Davis wrote in his memoir, “Without hesitation, Moise stated that he considered the W. W. Greener to be the best shotgun made and urged me to have one made to my specifications.” Impressed with his colleague’s firm endorsement, Davis made up a list of exacting specifications, which he sent to a sporting guns dealer in New York. He ordered the Greener with two sets of barrels: one 30 inches and the other 27 inches. Each barrel of the longer set had 2¾-inch chambers and both were choked full. The barrels were specifically choked to shoot an 84 percent pattern with small shot as well as buckshot, at forty yards. The barrels of the shorter set were choked full and improved cylinder. The order was placed in the early part of 1910, and the gun was delivered to him in October of that year.
In 2008 I undertook the task of editing a collection of Davis’s unpublished works. Originally titled Old Betsy: Stories of Hunting with the Old Percussion Muzzleloader and Its Successors, the typed manuscript contained a remarkable series of tales of hunting deer, turkey, ducks, partridges, and other beasts of the field and forest during the last decade of the nineteenth century and the first half of the twentieth. In my quest to find suitable illustrations for the book, I began contacting the descendants of Davis’s friends, one of whom was Alexander (Alex) McQueen Quattlebaum, Jr., of Charleston and Arundel Plantation near Georgetown. Quattlebaum not only invited me to accompany him to the plantation to search through drawers for old photographs, but he also told me he had inherited an old gun from his father that had once belonged to Henry Davis. My curiosity was piqued, to say the least.

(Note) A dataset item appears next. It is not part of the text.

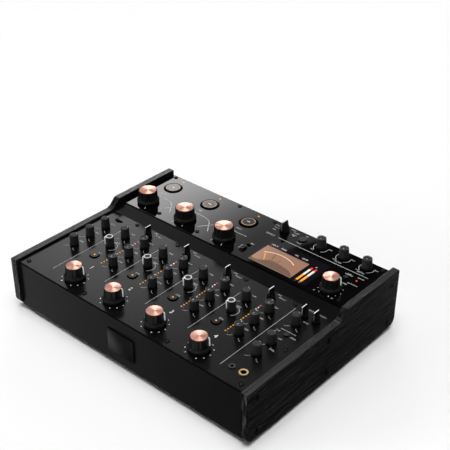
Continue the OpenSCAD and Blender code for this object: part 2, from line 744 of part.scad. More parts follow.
// Mains supply on the floor behind the inlet: case, transformer and capacitor
module power_supply() {
    seat = supply_size[2] - eps;
    at(supply_at, base_z + tray_t) {
        cube(supply_size);
        translate([6, 8, seat]) cube([32, 30, 26]);
        translate([52, 30, seat]) cylinder(r = 9, h = 24);
        translate([50, 62, seat]) cube([8, 40, 22]);
    }
}

// Quarter-inch or mini phone socket with its collar above the deck
module phone_socket(bore, collar_r, body) {
    difference() {
        union() {
            cylinder(r = collar_r, h = 1);
            translate([0, 0, -deck_t - eps]) cylinder(r = collar_r - 0.5, h = deck_t + 2 * eps);
            translate([-body / 2, -body / 2, -deck_t - 14]) cube([body, body, 14]);
        }
        translate([0, 0, -deck_t - 13]) cylinder(r = bore, h = deck_t + 20);
    }
}

// Pair of phono sockets on one insulating plate, facing the rear
module phono_pair() {
    rotate([-90, 0, 0]) {
        translate([-phono_plate[0] / 2, -phono_plate[1] / 2, 0]) cube(phono_plate);
        for (z = [-1, 1]) translate([0, z * phono_pitch / 2, 0]) difference() {
            union() {
                translate([0, 0, phono_plate[2] - eps]) cylinder(r = 5.4, h = 0.8);
                translate([0, 0, phono_plate[2] - eps]) cylinder(r = phono_r, h = phono_len - phono_plate[2]);
            }
            translate([0, 0, phono_plate[2] + 1]) cylinder(r = 1.6, h = phono_len);
        }
    }
}

// Three-pin balanced output: square flange, round well and its pins
module xlr_socket() {
    rotate([-90, 0, 0]) difference() {
        union() {
            translate([-xlr_face[0] / 2, -xlr_face[1] / 2, 0]) cube([xlr_face[0], xlr_face[1], socket_face_t]);
            translate([0, 0, -xlr_depth]) cylinder(r = xlr_r + 2, h = xlr_depth + eps);
        }
        difference() {
            translate([0, 0, -xlr_depth + 2]) cylinder(r = xlr_r, h = xlr_depth + 10);
            for (a = [30, 150, 270]) rotate([0, 0, a]) translate([xlr_r - 2.6, 0, -xlr_depth])
                cylinder(r = 1.2, h = xlr_depth - 2);
        }
    }
}

// Quarter-inch socket on the rear wall
module rear_phone_socket() {
    rotate([-90, 0, 0]) difference() {
        union() {
            cylinder(r = 7, h = 3);
            translate([0, 0, -tray_t - 16]) cylinder(r = 5.4, h = tray_t + 16 + eps);
        }
        translate([0, 0, -tray_t - 15]) cylinder(r = phone_bore_r, h = 40);
    }
}

// Mains inlet: flange, well with cut corners and three blades in its upper half
module mains_inlet() {
    c = inlet_cavity;
    corner = 4;
    rotate([-90, 0, 0]) difference() {
        union() {
            translate([-inlet_face[0] / 2, -inlet_face[1] / 2, 0])
                cube([inlet_face[0], inlet_face[1], socket_face_t]);
            translate([-c[0] / 2 - 1.5, -c[1] / 2 - 1.5, -c[2] - 1.5])
                cube([c[0] + 3, c[1] + 3, c[2] + 1.5 + eps]);
        }
        difference() {
            translate([0, 0, -c[2]]) linear_extrude(c[2] + 10) polygon([
                [-c[0] / 2, c[1] / 2], [c[0] / 2, c[1] / 2], [c[0] / 2, -c[1] / 2 + corner],
                [c[0] / 2 - corner, -c[1] / 2], [-c[0] / 2 + corner, -c[1] / 2], [-c[0] / 2, -c[1] / 2 + corner]
            ]);
            for (x = [-7, 0, 7]) translate([x - 1, -4.5, -c[2] - 1]) cube([2, 4, c[2] - 2]);
        }
    }
}

// Frame of the power rocker, with bores for its pins
module rocker_frame() {
    w = rocker_w + 3;
    h = rocker_h + 4.4;
    difference() {
        translate([-w / 2, -10, -h / 2]) cube([w, 10 + socket_face_t, h]);
        translate([-rocker_w / 2 - 0.3, -8.4, -h / 2 + 1.2]) cube([rocker_w + 0.6, 20, h - 2.4]);
        translate([0, -rocker_recess, 0]) rotate([0, 90, 0])
            cylinder(r = rocker_pin_r + run_fit, h = w - 1, center = true);
    }
}

// Holes in the rear wall behind every socket
module rear_cutouts() {
    depth = 4 * tray_t;
    for (i = [1:4], s = [-1, 1], z = [-1, 1])
        translate([phono_at(i, s), bay_wall, phono_z + z * phono_pitch / 2]) rotate([90, 0, 0])
            cylinder(r = 3, h = depth, center = true);
    for (z = xlr_zs) translate([xlr_x, bay_wall, z]) rotate([90, 0, 0])
        cylinder(r = xlr_r + 2 + set_fit, h = depth, center = true);
    for (z = rear_phone_zs) translate([rear_phone_x, bay_wall, z]) rotate([90, 0, 0])
        cylinder(r = 5.4 + set_fit, h = depth, center = true);
    translate([inlet_x, bay_wall, inlet_z]) cube([
        inlet_cavity[0] + 3 + 2 * set_fit, depth, inlet_cavity[1] + 3 + 2 * set_fit
    ], center = true);
    translate([rocker_x, bay_wall, inlet_z]) cube([
        rocker_w + 3 + 2 * set_fit, depth, rocker_h + 4.4 + 2 * set_fit
    ], center = true);
}

module sockets() {
    color("#c9a35a") at(phone_jack_at, deck_z) phone_socket(phone_bore_r, 5.3, 13);
    color("#2b2b2c") at(mini_jack_at, deck_z) phone_socket(mini_bore_r, 4.1, 9);
    color("#2b2b2c") translate([0, bay_wall, 0]) {
        for (i = [1:4], s = [-1, 1]) translate([phono_at(i, s), 0, phono_z]) phono_pair();
        for (z = xlr_zs) translate([xlr_x, 0, z]) xlr_socket();
        for (z = rear_phone_zs) translate([rear_phone_x, 0, z]) rear_phone_socket();
        translate([inlet_x, 0, inlet_z]) mains_inlet();
        translate([rocker_x, 0, inlet_z]) rocker_frame();
    }
}

// Rubber feet with a recess for their screw
module feet() {
    color("#101010") for (p = feet_at()) at(p, 0) difference() {
        cylinder(r1 = foot_r - 1, r2 = foot_r, h = foot_h);
        translate([0, 0, -1]) cylinder(r = head_r + 0.6, h = foot_h - 2);
        cylinder(r = screw_r + screw_fit, h = foot_h + 1);
    }
}

// Button-head screw, its head seated at z = 0
module button_screw(len) {
    difference() {
        union() {
            rotate_extrude() polygon([
                [0, 0], [head_r, 0], [head_r, 0.3], [head_r - 0.7, head_h], [0, head_h]
            ]);
            translate([0, 0, -len]) cylinder(r = screw_r, h = len + eps);
        }
        translate([0, 0, 0.1]) cylinder(r = 1.1, h = 2, $fn = 6);
    }
}

module cheek_screw() {
    difference() {
        union() {
            cylinder(r1 = screw_r, r2 = cheek_screw_r, h = 2.2);
            translate([0, 0, -cheek_screw_len]) cylinder(r = screw_r, h = cheek_screw_len + eps);
        }
        translate([-cheek_screw_r - 1, -0.5, 1.4]) cube([2 * cheek_screw_r + 2, 1, 2]);
    }
}

module screws() {
    color("#19191a") {
        for (p = deck_screws) at(p, deck_z) button_screw(screw_len);
        for (i = [0:3]) at(panel_screws[i], panel_z) button_screw(screw_len);
        for (i = [4:6]) at(panel_screws[i], panel_z) button_screw(screw_len);
        for (p = feet_at()) at(p, foot_h - 3) mirror([0, 0, 1]) button_screw(screw_len - 1);
        for (s = cheek_screws, x = [-1, 1]) translate([x * (body_w / 2 - 2.9), s[0], s[1]])
            rotate([0, x * 90, 0]) cheek_screw();
    }
}

// ---- moving pieces ----

module level_knob(i) {
    at(level_at(i), deck_z) big_knob(cap_r, deck_t);
}

module small_deck_knob(p) {
    at(p, deck_z) small_knob(small_top_r, small_foot_r, deck_t);
}

module isolator_knob(i) {
    at(isolator_at(i), panel_z) big_knob(isolator_cap_r, panel_t);
}

module effect_knob(i) {
    at(effect_at(i), panel_z) small_knob(effect_top_r, effect_foot_r, panel_t);
}

module master_knob() {
    at(master_at, panel_z) big_knob(cap_r, panel_t);
}

module input_selector(i) {
    at(selector_at(i), deck_z) pointer_knob(selector_r, deck_t);
}

module phones_selector(i) {
    at(phones_selector_at(i), deck_z) pointer_knob(selector_r, deck_t);
}

module effect_selector() {
    at(effect_selector_at, panel_z) pointer_knob(effect_selector_r, panel_t);
}

module mic_switch() {
    at(mic_switch_at, deck_z) translate([-mic_travel / 2, 0, 0]) slide_lever(mic_lever, deck_t);
}

module isolator_switch() {
    at(isolator_switch_at, panel_z) rotate([0, 0, 90]) translate([-isolator_travel / 2, 0, 0])
        slide_lever(isolator_lever, panel_t);
}

module cue_buttons() {
    for (i = [1:4]) at(cue_at(i), deck_z) push_button(cue_r, deck_t);
}

module boost_buttons() {
    for (i = [1:3]) at(boost_at(i), panel_z) push_button(boost_r, panel_t, big_stem);
}

module round_buttons() {
    at(phones_button_at, deck_z) push_button(round_r, deck_t);
    at(aux_button_at, panel_z) push_button(round_r, panel_t);
    at(tap_at, panel_z) push_button(tap_r, panel_t);
}

// Rocker on two pins, resting with its upper half proud
module power_switch() {
    color("#222223") translate([rocker_x, bay_wall - rocker_recess, inlet_z]) rotate([-rocker_tilt, 0, 0]) {
        rotate([90, 0, 90]) linear_extrude(rocker_w, center = true) polygon([
            [-2, -rocker_h / 2], [4.6, -rocker_h / 2], [3.4, 0], [4.6, rocker_h / 2], [-2, rocker_h / 2]
        ]);
        rotate([0, 90, 0]) cylinder(r = rocker_pin_r, h = rocker_w + 1.6, center = true);
    }
}

bottom_tray();
channel_deck();
rear_panel();
left_cheek();
right_cheek();
display_glass();
control_boards();
sockets();
feet();
screws();
level_knob(1);  // level_knob_1
level_knob(2);  // level_knob_2
level_knob(3);  // level_knob_3
level_knob(4);  // level_knob_4
small_deck_knob(send_at(1));  // send_knob_1
small_deck_knob(send_at(2));  // send_knob_2
small_deck_knob(send_at(3));  // send_knob_3
small_deck_knob(send_at(4));  // send_knob_4
small_deck_knob(trim_at(1));  // trim_knob_1
small_deck_knob(trim_at(2));  // trim_knob_2
small_deck_knob(trim_at(3));  // trim_knob_3
small_deck_knob(trim_at(4));  // trim_knob_4
small_deck_knob(eq_at(1, 1));  // low_knob_1
small_deck_knob(eq_at(2, 1));  // low_knob_2
small_deck_knob(eq_at(3, 1));  // low_knob_3
small_deck_knob(eq_at(4, 1));  // low_knob_4
small_deck_knob(eq_at(1, 2));  // mid_knob_1
small_deck_knob(eq_at(2, 2));  // mid_knob_2
small_deck_knob(eq_at(3, 2));  // mid_knob_3
small_deck_knob(eq_at(4, 2));  // mid_knob_4
small_deck_knob(eq_at(1, 3));  // high_knob_1
small_deck_knob(eq_at(2, 3));  // high_knob_2
small_deck_knob(eq_at(3, 3));  // high_knob_3
small_deck_knob(eq_at(4, 3));  // high_knob_4
input_selector(1);  // input_selector_1
input_selector(2);  // input_selector_2
input_selector(3);  // input_selector_3
input_selector(4);  // input_selector_4
small_deck_knob(mic_at(1));  // mic_level_knob
small_deck_knob(mic_at(2));  // mic_low_knob
small_deck_knob(mic_at(3));  // mic_high_knob
mic_switch();
small_deck_knob(phones_level_at);  // phones_level_knob
small_deck_knob(phones_mix_at);  // phones_mix_knob
small_deck_knob(phones_tone_at);  // phones_tone_knob
phones_selector(1);  // phones_cue_selector
phones_selector(2);  // phones_mono_selector
isolator_knob(1);  // isolator_low_knob
isolator_knob(2);  // isolator_mid_knob
isolator_knob(3);  // isolator_high_knob
isolator_switch();
effect_selector();
effect_knob(1);  // effect_knob_1
effect_knob(2);  // effect_knob_2
effect_knob(3);  // effect_knob_3
master_knob();
cue_buttons();
boost_buttons();
round_buttons();
power_switch();
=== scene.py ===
import json
import math

import bmesh
import bpy
from mathutils import Matrix, Vector


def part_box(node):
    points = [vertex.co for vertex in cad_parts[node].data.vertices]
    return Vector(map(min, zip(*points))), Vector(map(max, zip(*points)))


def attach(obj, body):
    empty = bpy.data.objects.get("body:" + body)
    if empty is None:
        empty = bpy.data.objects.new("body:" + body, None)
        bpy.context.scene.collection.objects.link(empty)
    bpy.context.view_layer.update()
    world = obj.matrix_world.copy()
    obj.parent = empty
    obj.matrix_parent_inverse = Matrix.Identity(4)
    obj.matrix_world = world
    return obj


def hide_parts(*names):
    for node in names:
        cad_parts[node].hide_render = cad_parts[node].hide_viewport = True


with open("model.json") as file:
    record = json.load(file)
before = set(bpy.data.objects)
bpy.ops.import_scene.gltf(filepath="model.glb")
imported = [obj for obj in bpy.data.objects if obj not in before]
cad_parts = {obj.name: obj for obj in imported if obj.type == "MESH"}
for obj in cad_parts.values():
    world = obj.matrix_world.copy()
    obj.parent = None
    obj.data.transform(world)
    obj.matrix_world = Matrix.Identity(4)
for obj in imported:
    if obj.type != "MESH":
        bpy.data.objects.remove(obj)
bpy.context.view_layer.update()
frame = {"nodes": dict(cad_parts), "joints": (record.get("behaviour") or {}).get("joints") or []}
nodes = frame["nodes"]
mm = 0.001
turning = [j for j in frame["joints"] if j["type"] == "hinge"]
hinges = {j["child"]: Vector(j["pos_m"]) for j in turning}
pointers = {j["child"]: 150 + j["range_deg"][0] for j in turning}  # clock angles at rest
deckTop = hinges["level_knob_1"].z
panelTop = hinges["master_knob"].z
scene = bpy.context.scene
scene.view_settings.view_transform = "Standard"
print("frame loaded", len(nodes), "nodes")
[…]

Arundel is a 1,140-acre former Pee Dee River rice plantation where Davis had frequently hunted. And while the search for photographs proved fruitless, the shotgun Quattlebaum handed me was the Greener that Davis wrote so fondly of, complete with the correct serial number and the extra barrel set. It was in extraordinarily good shape and as tight as the day it was delivered to Davis ninety-nine years before.
On the trip back to Charleston, Quattlebaum invited me to return in the spring and use the gun to take a turkey. That meant I had around four months to mentally prepare myself and stew over the enormity of such an event. I even inquired among my hunting friends about where I could find period shotgun shells similar to the ones Davis described in his memoir. In response, a bird-hunting buddy gave me a small bag of 1940s- to 1950s-era 12-gauge 2¾-inch paper shells loaded with number-five shot.
On the Hunt
I arrived at Arundel’s oak avenue by mid-afternoon on April 6. Alex Jr., the owner of Arundel and the Greener, was away, but his son Alex III was my genial host. He showed up moments later and, to my delight, asked if I would like to go out that afternoon and turkey hunt with the Davis Greener.
I quickly collected all my garb and gear, pocketed the ancient shells, took possession of the revered firearm, and after donning my well-used ghillie coveralls and booney hat, headed out for the plantation’s piney woods across Plantersville Road. Scattered throughout the pinelands were managed food plots, one a long chufa patch bordering a tangled thicket of trees along the edge of a ditch. On the opposite side of the chufa patch was a flooded Broomstraw field, which offered little opportunity for cover. I elected to take a drier position on the edge of a dirt path at the top of the field. As exposed as I was, the ghillie suit pretty much formed its own blind. I carefully limited my movement to making occasional yelps on my resonant little box call and returning to holding the gun ready in my lap.
After managing three yelps in forty-five minutes, I detected some motion a short distance over to my left and could make out the forms of two birds standing there, necks stretched, and staring at me. It took an agonizingly long time for me to twist my head enough to check out whether those birds were wearing beards and an equal movement of excruciatingly slow motion to raise my gun where I was looking down the barrels at two young but substantial gobblers.
For the better part of a minute, they were too close together to risk a shot, and they seemed to be getting very suspicious of whatever they thought I might be. They were off about sixty feet and were not coming any closer. They turned around, as if to depart, and managed to separate by a few feet. I let fly those vintage number fives and took the larger bird of the pair in a clear affirmation of that gun’s 84 percent pattern.
Admiring that fine bird while holding Davis’s “Old Betsy,” I allowed myself a brief shout of exultation and remained there for some time savoring the moment, knowing that I had reproduced the experience its renowned former owner enacted a century earlier, using the same gun for the same quarry in the same territory. That young gobbler formed the centerpiece of a fine meal in the company of good and cordial friends, and the storytelling began anew.